Audit Committee members
  • Anthony Bickerstaff – Chair and Independent NED
  • Mihiri Jayaweera – Independent NED
  • Stewart Oades – Independent NED

The Chief Financial Officer, Group Financial Controller, Head of Internal Audit and the External Auditor attend and report to each Audit Committee meeting. The Company Chair and the Chief Executive Officer also regularly attend Committee meetings by invitation.

Attendance at the Committee’s meetings is set out in the Corporate Governance Report within the Annual Report and Accounts.

During the year, the Audit Committee met privately and separately with the External Auditor and the Head of Internal Audit.

Each member of the Audit Committee is independent and membership meets the requirements of the Code.

Role of the Audit Committee

The Audit Committee assists the Board in the effective review of financial performance, internal controls, financial reporting and risk management.

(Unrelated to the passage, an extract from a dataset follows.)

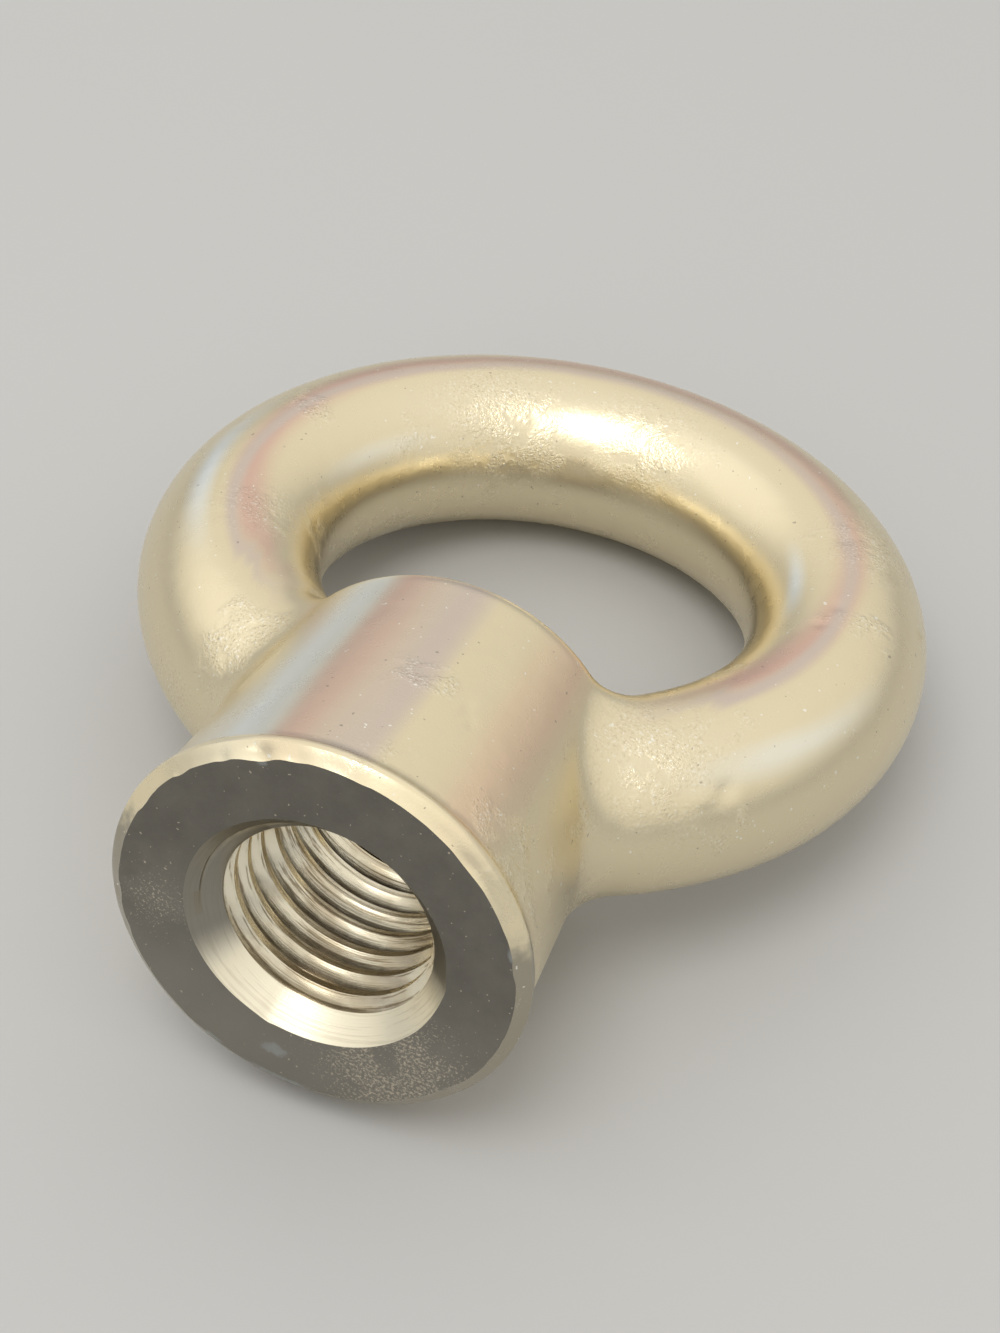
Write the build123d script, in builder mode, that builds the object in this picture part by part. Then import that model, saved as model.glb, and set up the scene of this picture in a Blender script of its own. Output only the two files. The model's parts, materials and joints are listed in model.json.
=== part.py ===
"""Lifting eye nut, M20: one stainless casting, a lifting ring on a tapped boss.

Sizes are in millimetres. The nut is drawn upright first, with its thread along Z
and its seat on Z = 0. It is then laid on its side, as it comes to rest: the top
edge of the boss and the far side of the ring touch the ground together.
"""

from build123d import *
from math import asin, atan2, cos, degrees, hypot, isclose, pi, sin, tan
import os

os.makedirs("parts", exist_ok=True)

# Ring
ring_outside_diameter = 72.0
ring_bar_diameter = 16.5
eye_height = 50.0  # from the seat to the middle of the eye

# Boss, a drafted drum with a proud rim round its seat
seat_diameter = 33.0
seat_chamfer_height = 0.8
rim_diameter = 35.0
rim_land_height = 0.7
rim_back_height = 0.7  # slope from the rim down to the side of the boss
rim_edge_radius = 0.4
boss_foot_diameter = 33.8
boss_top_diameter = 31.0
boss_top_radius = 3.0
crown_drop = 0.5  # top of the boss below the inside of the ring
root_fillet_radius = 6.0  # where the ring grows out of the boss

# Thread, ISO metric coarse, bored here to its minor diameter
thread_diameter = 20.0
thread_pitch = 2.5
minor_diameter_factor = 1.082532
countersink_diameter = 21.8
countersink_angle = 90.0

# Worked out from the sizes above
bar_radius = ring_bar_diameter / 2
ring_radius = ring_outside_diameter / 2 - bar_radius
boss_height = eye_height - ring_radius + bar_radius - crown_drop
rim_radius = rim_diameter / 2
rim_top = seat_chamfer_height + rim_land_height
boss_foot = rim_top + rim_back_height
minor_radius = (thread_diameter - minor_diameter_factor * thread_pitch) / 2

# Rest: one tangent plane to the rounded top edge of the boss and to the ring's bar
boss_draft = atan2((boss_foot_diameter - boss_top_diameter) / 2, boss_height - boss_foot)
shoulder_height = boss_height - boss_top_radius
shoulder_radius = boss_top_diameter / 2 - boss_top_radius * tan((pi / 2 - boss_draft) / 2)
ring_far_height = eye_height + ring_radius
contact_reach = ring_far_height - shoulder_height
contact_distance = hypot(shoulder_radius, contact_reach)
rest_tilt = atan2(shoulder_radius, contact_reach) - asin(
    (bar_radius - boss_top_radius) / contact_distance
)
rest_height = (
    shoulder_height * sin(rest_tilt) + shoulder_radius * cos(rest_tilt) + boss_top_radius
)
seat_end = -seat_diameter / 2 * sin(rest_tilt)
ring_end = ring_far_height * cos(rest_tilt) + bar_radius
seat_position = -(seat_end + ring_end) / 2
rest = Location((0, seat_position, rest_height), (-90 - degrees(rest_tilt), 0, 0))

with BuildPart() as casting:
    # Boss, turned about the thread's axis
    with BuildSketch(Plane.YZ):
        with BuildLine():
            Polyline(
                (0, 0),
                (seat_diameter / 2, 0),
                (rim_radius, seat_chamfer_height),
                (rim_radius, rim_top),
                (boss_foot_diameter / 2, boss_foot),
                (boss_top_diameter / 2, boss_height),
                (0, boss_height),
                close=True,
            )
        make_face()
    revolve(axis=Axis.Z)
    circles = casting.edges().filter_by(GeomType.CIRCLE)
    rim_edges = circles.filter_by(lambda edge: isclose(edge.radius, rim_radius))
    fillet(rim_edges, rim_edge_radius)
    boss_top_edge = casting.edges().filter_by(GeomType.CIRCLE).sort_by(Axis.Z)[-1]
    fillet(boss_top_edge, boss_top_radius)

    # Ring, a round bar carried about the middle of the eye, its seams inside the boss and eye
    with BuildSketch(Plane.YZ):
        with Locations(Location((0, eye_height - ring_radius), 90)):
            Circle(bar_radius)
    revolve(axis=Axis((0, 0, eye_height), (0, 1, 0)))

    # Root: one closed run of edges, where the ring leaves the side and top of the boss
    root_edges = casting.edges(Select.LAST).filter_by(GeomType.BSPLINE)
    fillet(root_edges, root_fillet_radius)

    # Tapped hole, through the seat into the eye
    seat = casting.faces().filter_by(GeomType.PLANE).sort_by(Axis.Z)[0]
    with Locations(seat):
        CounterSinkHole(
            radius=minor_radius,
            counter_sink_radius=countersink_diameter / 2,
            depth=eye_height,
            counter_sink_angle=countersink_angle,
        )

with BuildPart() as eye_nut:
    with Locations(rest):
        add(casting.part)

eye_nut.part.label = "eye_nut"
export_step(eye_nut.part, "parts/eye_nut.step")
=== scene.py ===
"""Lifting eye nut, M20: a cast, polished ring and boss with a turned seat and a cut thread.

The nut's surfaces are worked out upright, in millimetres: X across the ring, Y square to the
ring and Z along the thread, from the seat to the eye. They are then laid where the frame's
mounts say that the thread and the seat are.
"""

import json
from math import cos, pi, radians, sin, tan

import bmesh
import bpy
import numpy as np
from bpy.props import FloatProperty, FloatVectorProperty, IntProperty, PointerProperty
from bpy.types import Operator, Panel, PropertyGroup
from mathutils import Matrix, Vector


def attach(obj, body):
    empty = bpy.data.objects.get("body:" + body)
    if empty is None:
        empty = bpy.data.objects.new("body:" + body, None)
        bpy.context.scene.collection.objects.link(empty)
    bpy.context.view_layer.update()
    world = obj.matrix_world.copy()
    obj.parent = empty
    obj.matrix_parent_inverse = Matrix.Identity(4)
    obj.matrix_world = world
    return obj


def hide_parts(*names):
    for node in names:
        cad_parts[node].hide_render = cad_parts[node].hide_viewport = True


bl_info = {
    "name": "Lifting Eye Nut",
    "version": (1, 0, 0),
    "blender": (4, 5, 0),
    "location": "3D Viewport > Sidebar > Eye Nut",
    "description": "Builds a polished cast lifting eye nut with its cut thread, and a plain stage",
    "category": "Object",
}

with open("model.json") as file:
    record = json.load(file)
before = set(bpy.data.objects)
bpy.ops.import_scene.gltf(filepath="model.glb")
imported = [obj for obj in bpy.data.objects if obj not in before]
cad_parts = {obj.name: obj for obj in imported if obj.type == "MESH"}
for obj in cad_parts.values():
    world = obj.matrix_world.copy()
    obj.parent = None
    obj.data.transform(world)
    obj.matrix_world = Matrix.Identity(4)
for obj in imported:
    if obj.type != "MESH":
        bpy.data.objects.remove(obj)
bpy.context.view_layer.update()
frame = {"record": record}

MM = 0.001
MOUNTS = {mount["name"]: mount for mount in frame["record"]["mounts"]}


# -------------------------------- sizes and colours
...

The Audit Committee’s remit, which is set out in its Terms of Reference, includes responsibilities for:

the content and integrity of financial statements and any formal announcements relating to financial performance, including review of the significant financial reporting judgements contained therein;

  • reviewing the Company’s internal controls and risk management systems;
  • reviewing the effectiveness of the Internal Audit function;
  • recommendations to the Board in relation to the appointment, reappointment and removal of the External Auditor, its remuneration and terms of engagement;
  • reviewing and monitoring the External Auditor’s independence and objectivity and the effectiveness of the audit process;
  • reviewing Group policies, including setting the policy to control engagement of the External Auditor to supply non-audit services;
  • reporting to the Board on any matters it considers action or improvement is needed, including recommendation of remedial actions; and
  • reporting to the Board on how the Committee has discharged its responsibilities.

The Audit Committee has unrestricted access to Company documents, management, the External Auditor and any other advisors, as and when required.